A detection project is first a labeling project
Only then is it a model project

Because if the box definition is not consistent, both the model and evaluation will become messy.

Evidence to Keep

Keep this page’s proof of learning as a small evidence card:

Input Image: detection sample with ground-truth or expected objects
Prediction: boxes, labels, confidence scores, IoU, and threshold settings
Metric: precision/recall, mAP, false positives, and false negatives
Failure Check: small object, overlap, NMS, poor labels, or confidence threshold
Expected Output: annotated image plus detection metrics or error buckets

Summary

The key idea in this section is to build a detection-level judgment:

Object detection solves “what is it” and “where is it” at the same time, so it is naturally more complex than classification and much closer to real-world visual applications.

What should you take away from this section?

Detection is not as simple as classification plus a box
IoU is the first key to understanding detection quality
The real difficulty comes from multiple objects, occlusion, and localization error

If we compress it into one sentence, it would be:

Object detection upgrades “seeing an object” into “seeing every object and locating them one by one.”

Exercises

Change two sets of box coordinates yourself and see how IoU changes.
Why is detection said to be closer to real-world vision tasks than classification?
If a detection box gets the class right but is far off in location, can this prediction be considered good?
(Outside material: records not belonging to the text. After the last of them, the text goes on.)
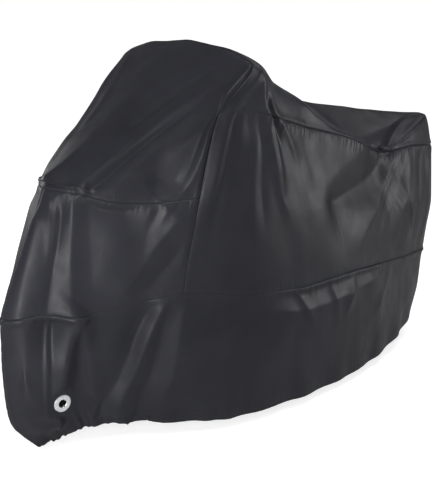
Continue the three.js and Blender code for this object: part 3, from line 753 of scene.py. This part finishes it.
for side, ring_span in ((LEFT, (0, LAST)), (RIGHT, (LAST, RING))):
    skirt = Panel(ring_span, (MID, HEM))
    skirt.hang()
    ring = np.minimum(skirt.ring, RING - skirt.ring)
    # Full under the nose, slight along the flank, and a little stronger again at the back
    gathered = 1 - 0.93 * smooth(ring, 1.8, 3.6) + 0.3 * smooth(ring, 9.8, 11)
    # Full at the front and behind, and slight where the cloth is drawn tight between them
    ledge = 0.15 + 0.85 * (1 - smooth(ring, 1.9, 2.4) + smooth(ring, 5.5, 6.2))
    skirt.raise_by(seam_edge(skirt.from_top, skirt.along, 5, 8, pucker=1.3, pitch=38, reach=30,
                             share=ledge, roll=0.15)
                   + seam_edge(skirt.from_side, skirt.down, 2, 9, pucker=0.8, pitch=40)
                   + sum(gathered * gathers(skirt.along + shift, skirt.from_bottom, *folds)
                         for shift, *folds in HEM_GATHERS))
    skirt.turn_up()
    skirt.from_top = np.minimum(skirt.from_top, abs(skirt.from_bottom - HEM_DEPTH) + STITCH_ROWS[0])
    roll_hem(skirt)
    middle = eyelet_seats[side][0]
    laid = sheet_of(skirt, "cover_skirt_" + side,
                    opening=lambda spots: np.linalg.norm(spots - middle, axis=1) < EYELET_OPENING)
    hand_over(laid, "skirt_" + side)

# ---------------------------------------------------------------------------
# Eyelets. A plated eyelet is clamped through each skirt, low beside the wheel, for the shackle or
# cable of a lock. Its front flange is domed and rolled down to the cloth at its rim, its barrel
# goes through, and a plain washer holds it from behind.

EYELET_NODES = {LEFT: "eyelet_left", RIGHT: "eyelet_right"}
# Radius and height above the middle of the cloth, round the eyelet's wall, in millimetres: up
# the barrel, out over the flange, back under it to the washer, and round the washer
EYELET_PROFILE = ((13.0, -0.6), (13.0, 1.6), (13.4, 2.7), (14.4, 3.4), (16.2, 3.7), (20.0, 3.6),
                  (24.5, 3.2), (27.4, 2.6), (28.8, 1.7), (29.0, 0.8), (28.2, 0.5), (20.0, 0.6),
                  (15.2, 0.6), (15.2, -0.6), (20.0, -0.6), (26.6, -0.6), (27.2, -1.2), (26.4, -1.9),
                  (18.0, -2.3), (14.6, -2.4), (13.4, -2.0))
EYELET_SEGMENTS = 96
EYELET_SHARP = np.radians(40)    # edges sharper than this stay crisp
MERGE_WITHIN = 0.02 * MM


def loose_eyelet():
    """An eyelet on its back, made from its profile by drawing a circle of edges out and back."""
    radius, height = EYELET_PROFILE[0]
    bpy.ops.object.select_all(action="DESELECT")
    bpy.ops.mesh.primitive_circle_add(vertices=EYELET_SEGMENTS, radius=radius * MM,
                                      location=(0, 0, height * MM))
    ring = bpy.context.object
    bpy.ops.object.transform_apply()
    bpy.ops.object.mode_set(mode="EDIT")
    for next_radius, next_height in EYELET_PROFILE[1:] + EYELET_PROFILE[:1]:
        bpy.ops.mesh.extrude_edges_move(
            TRANSFORM_OT_translate={"value": (0, 0, (next_height - height) * MM)})
        ratio = next_radius / radius
        bpy.ops.transform.resize(value=(ratio, ratio, 1), center_override=(0, 0, 0))
        radius, height = next_radius, next_height
    bpy.ops.mesh.select_all(action="SELECT")
    bpy.ops.mesh.remove_doubles(threshold=MERGE_WITHIN)
    bpy.ops.mesh.normals_make_consistent(inside=False)
    bpy.ops.object.mode_set(mode="OBJECT")
    bpy.ops.object.shade_smooth_by_angle(angle=EYELET_SHARP)
    return ring


def clamp_in(loose, name, seat, way):
    """A copy of the eyelet with its own mesh, set on the cloth and turned to face out of it."""
    ring = loose.copy()
    ring.data = loose.data.copy()
    ring.name = name
    bpy.context.collection.objects.link(ring)
    ring.rotation_euler = Vector(way).to_track_quat("Z", "Y").to_euler()
    ring.location = seat
    bpy.ops.object.select_all(action="DESELECT")
    bpy.context.view_layer.objects.active = ring
    ring.select_set(True)
    bpy.ops.object.transform_apply()
    return ring


# Nickel plating: bright, with fine scuffs and a little handling haze.
NICKEL_BRIGHT = (0.86, 0.87, 0.88, 1)
NICKEL_HAZED = (0.74, 0.75, 0.78, 1)
NICKEL_GLOSS = (0.2, 0.36)       # roughness, from polished to scuffed
HAZE = (90, 4, 0.6)
HAZY = (0.35, 0.7)               # the part of that noise where the haze comes on
SCUFFS = (700, 3, 0.7)
SCUFF_RELIEF = (0.15, 0.1 * MM)


def eyelet_plating():
    plating = Nodes("eyelet_plating")
    place = plating.add("TexCoord").outputs["Object"]
    haze = plating.map(plating.noise(place, *HAZE), *HAZY, 0, 1)
    scuffs = plating.noise(place, *SCUFFS)
    colour = plating.blend(haze, NICKEL_BRIGHT, NICKEL_HAZED)
    plating.join(colour, plating.shader.inputs["Base Color"])
    gloss = plating.map(scuffs, *MIDDLE_GREYS, *NICKEL_GLOSS)
    plating.join(gloss, plating.shader.inputs["Roughness"])
    plating.join(plating.bump(scuffs, *SCUFF_RELIEF), plating.shader.inputs["Normal"])
    plating.shader.inputs["Metallic"].default_value = 1.0
    return plating.material


plating_finish = eyelet_plating()
eyelet = loose_eyelet()
for side, (seat, way) in eyelet_seats.items():
    ring = clamp_in(eyelet, "lock_eyelet_" + side, seat, way)
    ring.data.materials.append(plating_finish)
    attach(ring, "root")
    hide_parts(EYELET_NODES[side])
bpy.data.objects.remove(eyelet)

# ---------------------------------------------------------------------------
# Stage. A plain pale floor lies under the cover, in a light room with five soft lamps, and the
# camera stands in front of the left side. None of it belongs to the cover.

FLOOR_DROP = 1 * MM              # below the cover's lowest point
FLOOR_SIZE = 40
bpy.ops.object.select_all(action="DESELECT")
floor_place = (0, 0, cad_box[0][2] - FLOOR_DROP)
bpy.ops.mesh.primitive_plane_add(size=FLOOR_SIZE, location=floor_place)
floor = bpy.context.object
floor.name = "studio_floor"

FLOOR_SHADE = (0.5, 0.5, 0.5, 1)
FLOOR_GLOW = 0.78                # how far the floor is lifted to white where it is seen
FLOOR_FADE = (1.6, 4.2)          # it turns wholly white this far out from the cover
FLOOR_MIRRORED = 0.3             # how much of that a mirror shows
MIRRORED = ("Is Glossy Ray", "Is Transmission Ray")


def ray_is(tree, *kinds):
    """1 for rays of these kinds, such as what the camera or a mirror shows, and 0 for the rest."""
    path = tree.nodes.new("ShaderNodeLightPath")
    value = path.outputs[kinds[0]]
    for kind in kinds[1:]:
        either = tree.nodes.new("ShaderNodeMath")
        either.operation = "MAXIMUM"
        tree.links.new(value, either.inputs[0])
        tree.links.new(path.outputs[kind], either.inputs[1])
        value = either.outputs[0]
    return value


def pale_floor():
    """A pale floor that shows white, and keeps the cover's soft shadow."""
    pale = Nodes("pale_floor")
    seen = pale.math("MAXIMUM", ray_is(pale.tree, "Is Camera Ray"),
                     pale.math("MULTIPLY", ray_is(pale.tree, *MIRRORED), FLOOR_MIRRORED))
    place = pale.add("SeparateXYZ", {"Vector": pale.add("TexCoord").outputs["Object"]})
    off_x = pale.math("MULTIPLY", place.outputs["X"], place.outputs["X"])
    off_y = pale.math("MULTIPLY", place.outputs["Y"], place.outputs["Y"])
    radius = pale.math("SQRT", pale.math("ADD", off_x, off_y))
    glow = pale.map(radius, *FLOOR_FADE, FLOOR_GLOW, 1.0)
    pale.join(pale.math("MULTIPLY", seen, glow), pale.shader.inputs["Emission Strength"])
    pale.shader.inputs["Emission Color"].default_value = (1, 1, 1, 1)
    pale.shader.inputs["Base Color"].default_value = FLOOR_SHADE
    pale.shader.inputs["Roughness"].default_value = 0.9
    pale.shader.inputs["Specular IOR Level"].default_value = 0.0
    return pale.material


floor.data.materials.append(pale_floor())

ROOM_LIGHT = 0.15                # strength of the room's own even light on the cover
world = bpy.data.worlds.new("studio")
bpy.context.scene.world = world
world.use_nodes = True
sky = world.node_tree
room = sky.nodes["Background"]
room.inputs["Color"].default_value = (1, 1, 1, 1)
# A mirror shows the pale walls at its own height, and a darker ceiling high above it.
WALLS = 0.5
CEILING = 0.14
CEILING_RISE = (0.05, 0.32)      # where it begins and is full, as sines of the height angle
way = sky.nodes.new("ShaderNodeSeparateXYZ")
sky.links.new(sky.nodes.new("ShaderNodeTexCoord").outputs["Generated"], way.inputs[0])


def level(value, low, high, span=(0.0, 1.0)):
    """A room brightness that goes from low to high as value goes over its span."""
    node = sky.nodes.new("ShaderNodeMapRange")
    for socket, given in (("Value", value), ("To Min", low), ("To Max", high)):
        if isinstance(given, float):
            node.inputs[socket].default_value = given
        else:
            sky.links.new(given, node.inputs[socket])
    node.inputs["From Min"].default_value, node.inputs["From Max"].default_value = span
    return node.outputs["Result"]


shown = level(way.outputs["Z"], WALLS, CEILING, CEILING_RISE)
shown = level(ray_is(sky, *MIRRORED), ROOM_LIGHT, shown)
shown = level(ray_is(sky, "Is Camera Ray"), shown, 1.0)
sky.links.new(shown, room.inputs["Strength"])

# Each lamp's azimuth from +Y towards +X and its height angle in degrees, its distance and its
# size in metres, and its power in watts
LAMPS = (
    ("lamp_front", 64, 4, 3.2, (0.7, 1.7), 73),
    ("lamp_rear", -58, 7, 3.4, (1.1, 1.3), 30),
    ("lamp_back", -105, 50, 4.0, (2.0, 2.0), 24),
    ("lamp_top", 20, 65, 4.0, (2.0, 2.0), 100),
    ("lamp_right", 162, 14, 4.0, (2.2, 1.6), 50),
)
LAMP_AIM = Vector((0, 0, 0.6))
for name, azimuth, rise, distance, size, power in LAMPS:
    turn, lift = np.radians(azimuth), np.radians(rise)
    way = Vector((np.sin(turn) * np.cos(lift), np.cos(turn) * np.cos(lift), np.sin(lift)))
    light = bpy.data.lights.new(name, "AREA")
    light.shape = "RECTANGLE"
    light.size, light.size_y = size
    light.energy = power
    lamp = bpy.data.objects.new(name, light)
    lamp.location = LAMP_AIM + way * distance
    lamp.rotation_euler = way.to_track_quat("Z", "Y").to_euler()
    lamp.visible_camera = False
    bpy.context.collection.objects.link(lamp)

CAMERA_PLACE = (2.6025, 2.7435, 1.516)
CAMERA_WAY = (-0.6448, -0.7177, -0.2630)
CAMERA_LENS = 79.72              # focal length and width of the film, in millimetres
CAMERA_FILM = 36
camera_data = bpy.data.cameras.new("camera")
camera = bpy.data.objects.new("camera", camera_data)
bpy.context.collection.objects.link(camera)
camera.location = CAMERA_PLACE
camera.rotation_euler = Vector(CAMERA_WAY).to_track_quat("-Z", "Y").to_euler()
camera_data.lens = CAMERA_LENS
camera_data.sensor_width = CAMERA_FILM
bpy.context.scene.camera = camera
bpy.context.scene.view_settings.view_transform = "Standard"
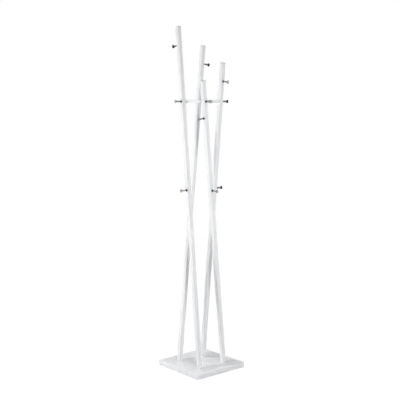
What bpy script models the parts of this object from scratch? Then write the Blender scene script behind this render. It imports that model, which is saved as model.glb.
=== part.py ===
"""Standing coat rack.

Four leaning posts of square steel tube stand on a square stone slab. The posts lean round the
compass, each one along its own side of the slab, so that they pass one another like the sticks of a
wigwam and spread again above. A small square ring of tube ties them together near the top. Every post
carries three turned chromed pegs. The tops step down from post 1 to post 4.

Units are metres and +Z is up. The origin is on the floor, under the middle of the slab.
Post 1 has its foot at (-x, -y) and leans towards +Y. Posts 2, 3 and 4 are the same arrangement turned
by a further quarter turn clockwise seen from above, so they lean towards +X, -Y and -X.
"""

import math

import bmesh
import bpy
from mathutils import Matrix

# ---------------------------------------------------------------- driving dimensions
GAP = 0.0003  # room left between pieces that touch

PAD_RADIUS = 0.011
PAD_THICK = 0.0012
PAD_PLACE = 0.128  # of a pad's centre from the slab's middle, along X and along Y

SLAB_SIDE = 0.300
SLAB_THICK = 0.025
SLAB_ARRIS = 0.0012
SLAB_HOLE_R = 0.0046
COUNTERBORE_R = 0.0115
COUNTERBORE_DEPTH = 0.0125

FOOT_PLACE = 0.0767  # of a post's axis from the slab's middle, at the slab's top
LEAN_SLOPE = 0.097  # sideways travel of a post for each unit of height
LEAN = math.atan(LEAN_SLOPE)

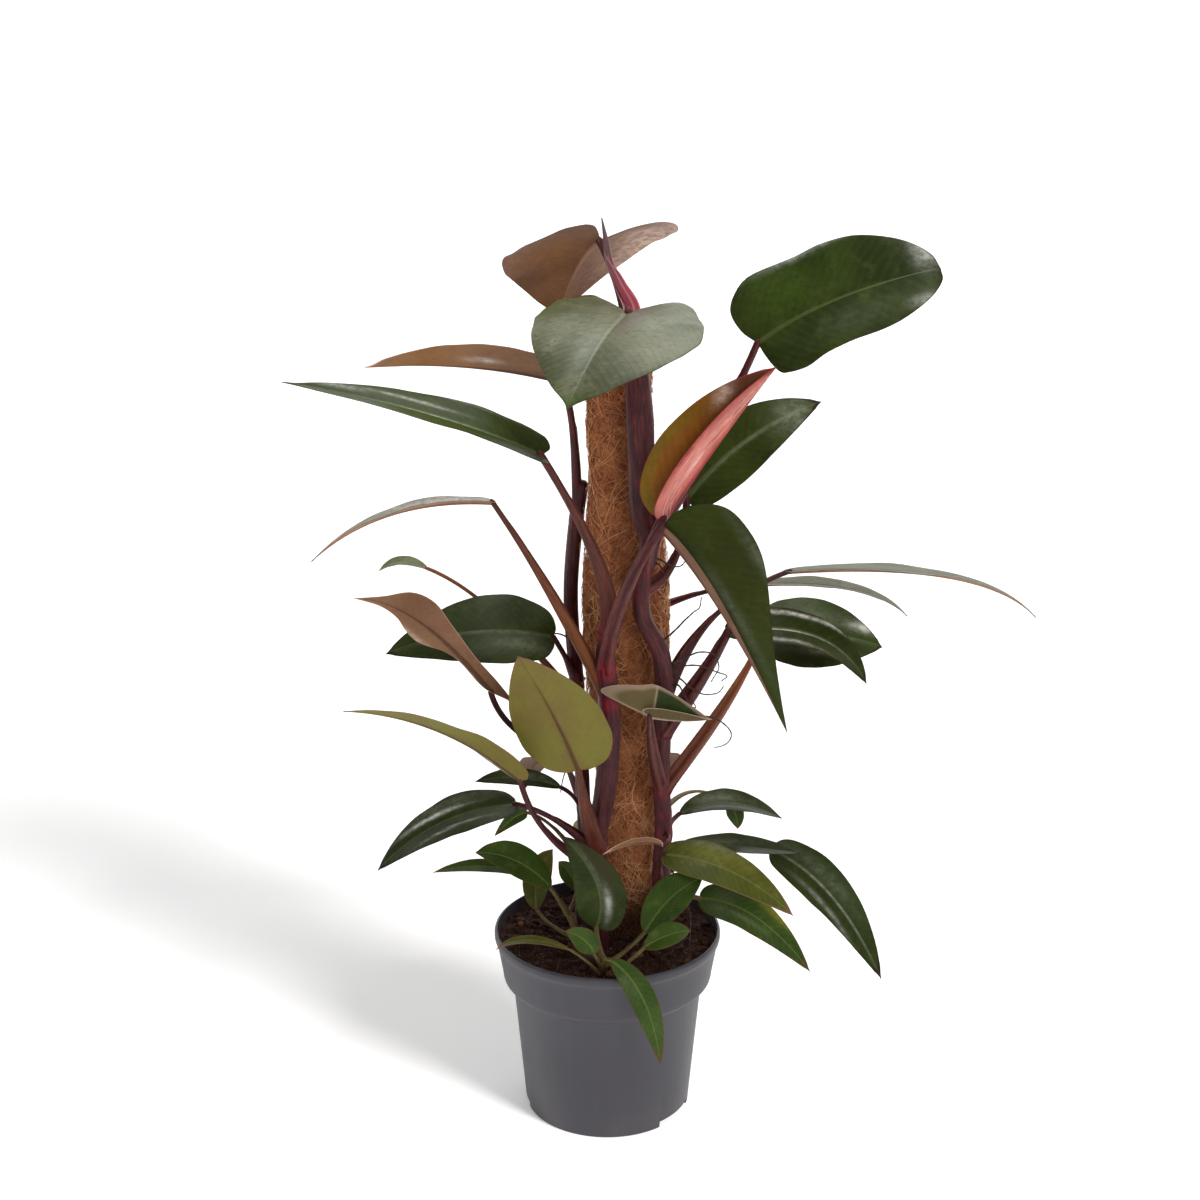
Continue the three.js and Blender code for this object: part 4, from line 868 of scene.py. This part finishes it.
           ("gleam", 0.6, 0.1, 0.5, 0.25, 0.3)]),
    leafOf("edge_right", "vine_right", "fresh", "lance", 38, [(44, -16, 194), (60, -20, 200),
           (77, -22, 196), (121, -32, 201), (167, -47, 142)], (0.2, -0.5, 0.8), (3, 2), fold=(5, 5),
           marks=[("lime", -0.75, 0.22, 0.66, 0.16, 0.8), ("haze", 0.4, 0.12, 0.4, 0.25, 0.35)]),
    leafOf("green_right", "vine_right", "green", "young", 32, [(46, -17, 254), (54, -4, 260), (60, 4, 261),
           (98, 8, 282), (146, 10, 254)], (0, -0.2, 0.95), (3, 2),
           marks=[("haze", -0.3, 0.35, 0.4, 0.3, 0.5), ("haze", 0.5, 0.15, 0.5, 0.3, 0.4)]),
    leafOf("tiny_right", "vine_right", "fresh", "young", 15, [(45, -18, 272), (70, 48, 276),
           (101, 40, 256), (111, 38, 250), (111, 38, 232)], (0, -0.9, 0.3), (2.2, 1.3)),
    leafOf("front_right", "shoot_front", "fresh", "young", 36, [(-3, -72, 160), (14, -66, 168),
           (30, -60, 184), (50, -56, 220), (77, -50, 228)], (-0.2, -0.6, 0.8), (2.4, 1.7)),
    leafOf("small_right", "shoot_front", "fresh", "young", 22, [(-3, -72, 152), (16, -86, 168),
           (29, -86, 184), (49, -88, 199), (66, -86, 199)], (-0.2, -0.6, 0.8), (2, 1.4)),
    leafOf("small_front", "shoot_front", "fresh", "young", 20, [(-5, -73, 160), (-8, -80, 170),
           (-11, -80, 175), (-14, -80, 188), (-34, -80, 196)], (0, -0.8, 0.6), (2, 1.4)),
    leafOf("over_rim", "shoot_front", "fresh", "young", 22, [(-4, -73, 156), (-4, -84, 176), (2, -92, 176),
           (34, -112, 164), (42, -118, 97)], (-0.2, -0.7, 0.6), (2, 1.6)),
    leafOf("rim_left", "shoot_front", "olive", "young", 10, [(-5, -73, 152), (-16, -84, 172),
           (-30, -82, 180), (-70, -76, 194), (-90, -74, 176)], (0, -0.3, 1), (1.6, 1.2)),
    leafOf("back_high", "vine_back", "green", "heart", 66, [(18, 49, 538), (20, 86, 592), (14, 98, 626),
           (4, 150, 630), (-4, 168, 576)], (0, 0.5, 0.9), (4.5, 2.6), fold=(6, 6)),
    leafOf("back_upper", "vine_back", "green", "lance", 58, [(19, 52, 488), (18, 86, 536), (18, 102, 540),
           (16, 124, 500), (14, 118, 420)], (0, 0.95, 0.2), (5, 2.6), fold=(6, 6)),
    leafOf("back_middle", "vine_back", "olive", "lance", 54, [(21, 55, 420), (14, 76, 436), (10, 88, 424),
           (2, 106, 374), (6, 102, 300)], (-0.1, 0.95, 0.2), (5, 2.4), fold=(6, 6)),
    leafOf("back_low", "vine_back", "green", "lance", 40, [(26, 50, 262), (40, 72, 290), (44, 88, 282),
           (50, 132, 262), (50, 150, 206)], (0.1, 0.6, 0.7), (4, 2.2), fold=(6, 6)),
    leafOf("back_rim", "vine_back", "fresh", "lance", 36, [(26, 50, 200), (10, 70, 222), (0, 80, 220),
           (-16, 116, 216), (-22, 140, 160)], (-0.1, 0.5, 0.8), (3.4, 2), fold=(6, 6)),
    leafOf("back_left", "vine_left", "green", "lance", 40, [(-20, 34, 254), (-34, 62, 282), (-40, 76, 280),
           (-64, 116, 276), (-74, 142, 226)], (-0.2, 0.5, 0.8), (4, 2), fold=(6, 6)),
]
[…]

Why?
Think about it: why is a multi-object scene much harder than a single-object scene?

Solution approach and explanation

IoU increases when the two boxes overlap more and drops when one box shifts away. If there is no overlap, IoU is 0.
Detection is closer to real-world vision because it asks both “what is it?” and “where is it?”, often for many objects in one image.
A prediction with the correct class but a badly located box is not good. It may fail the IoU threshold and can mislead downstream actions.
Multi-object scenes add scale differences, occlusion, overlapping boxes, duplicate predictions, and class confusion, so they are much harder than single-object scenes.